▶ _Work to be completed_
Print out every record exactly as it appears.

▶ _Given records_
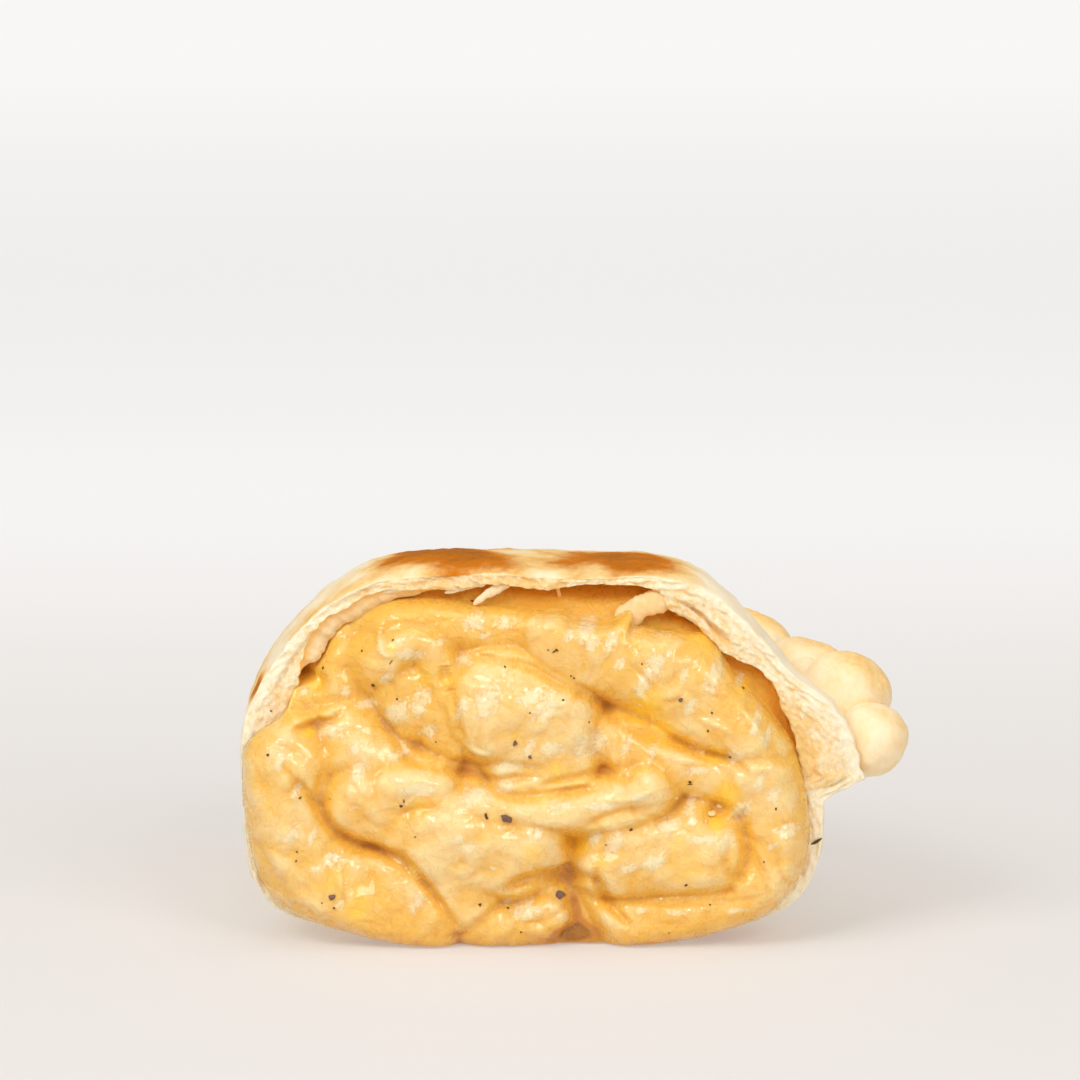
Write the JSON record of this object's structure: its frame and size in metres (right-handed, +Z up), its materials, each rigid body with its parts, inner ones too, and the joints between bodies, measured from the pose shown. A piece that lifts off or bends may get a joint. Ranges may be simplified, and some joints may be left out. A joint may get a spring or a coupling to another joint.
{
  "type": "empanada",
  "caption": "Half of a baked empanada cut across, with a rope-edged crust and a creamy cheese filling that bulges out of the cut.",
  "frame": {"origin": "on the table, under the middle of the box around the half", "axes": "+Z up from the flat base; the cut face looks along -Y and the rounded tip is at +Y; +X is the side with the rope edge"},
  "size_m": [0.0631, 0.0637, 0.036],
  "materials": {
    "baked_crust": "dry baked pastry, pale with browned places",
    "creamy_filling": "moist melted cheese cream"
  },
  "bodies": {
    "root": {"crust": "baked_crust", "filling": "creamy_filling"}
  },
  "joints": []
}
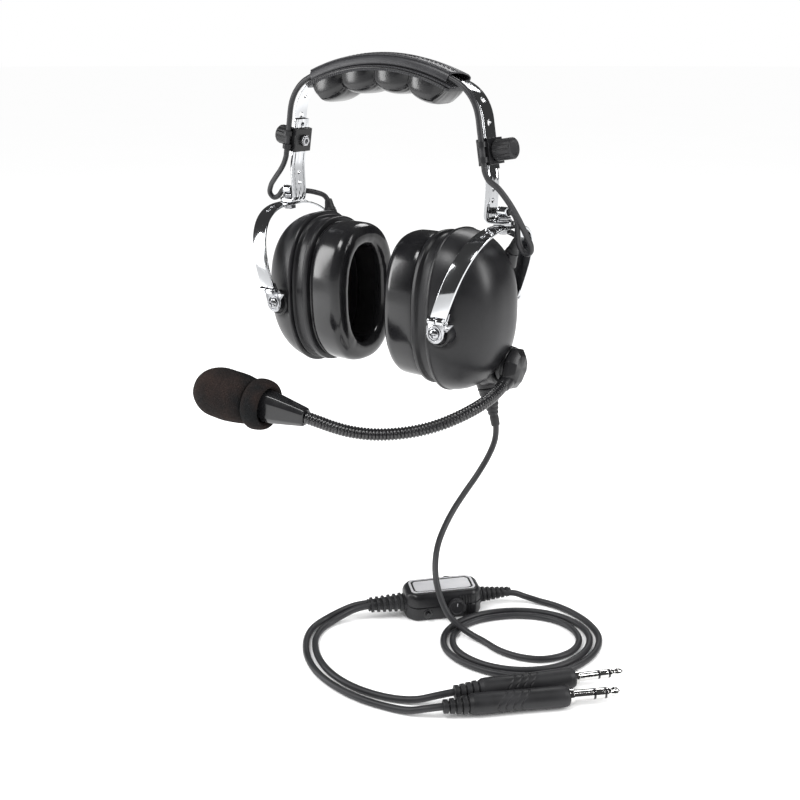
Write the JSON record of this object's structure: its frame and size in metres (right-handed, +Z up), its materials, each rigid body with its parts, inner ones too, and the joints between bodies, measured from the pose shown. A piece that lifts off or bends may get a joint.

▶ _Solution for this task_
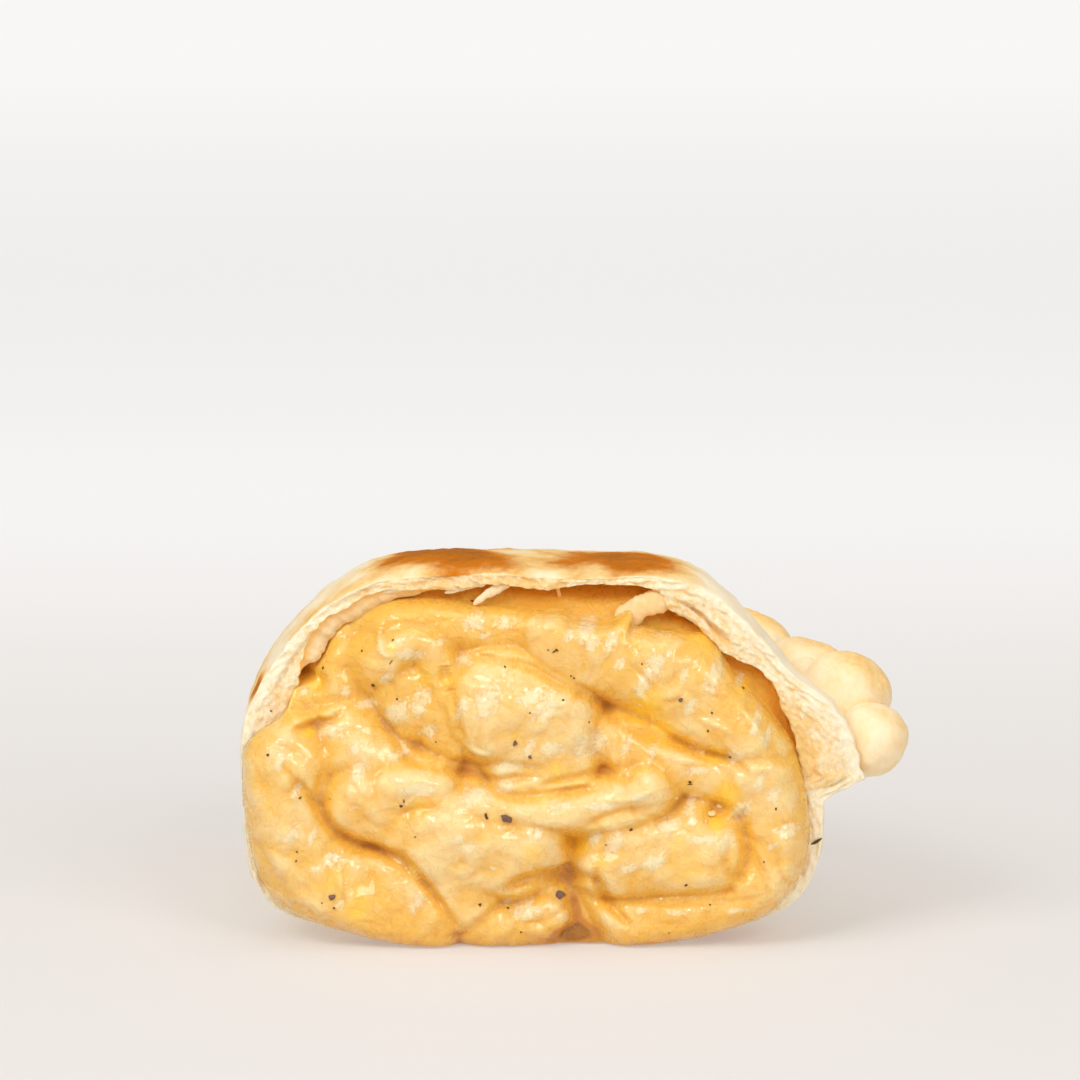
Write the JSON record of this object's structure: its frame and size in metres (right-handed, +Z up), its materials, each rigid body with its parts, inner ones too, and the joints between bodies, measured from the pose shown. A piece that lifts off or bends may get a joint. Ranges may be simplified, and some joints may be left out. A joint may get a spring or a coupling to another joint.
{
  "type": "empanada",
  "caption": "Half of a baked empanada cut across, with a rope-edged crust and a creamy cheese filling that bulges out of the cut.",
  "frame": {"origin": "on the table, under the middle of the box around the half", "axes": "+Z up from the flat base; the cut face looks along -Y and the rounded tip is at +Y; +X is the side with the rope edge"},
  "size_m": [0.0631, 0.0637, 0.036],
  "materials": {
    "baked_crust": "dry baked pastry, pale with browned places",
    "creamy_filling": "moist melted cheese cream"
  },
  "bodies": {
    "root": {"crust": "baked_crust", "filling": "creamy_filling"}
  },
  "joints": []
}
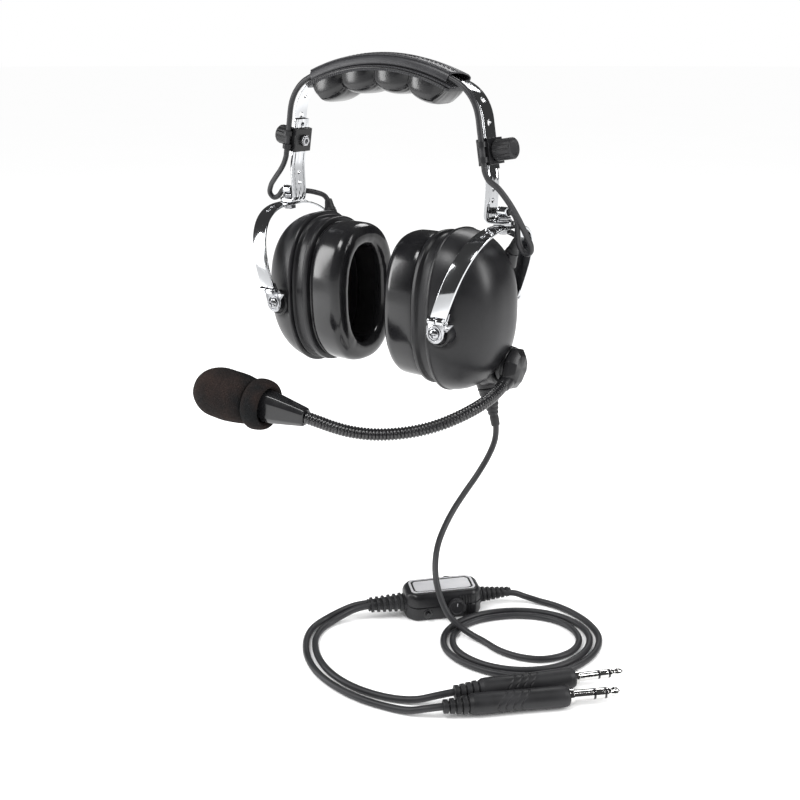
Write the JSON record of this object's structure: its frame and size in metres (right-handed, +Z up), its materials, each rigid body with its parts, inner ones too, and the joints between bodies, measured from the pose shown. A piece that lifts off or bends may get a joint.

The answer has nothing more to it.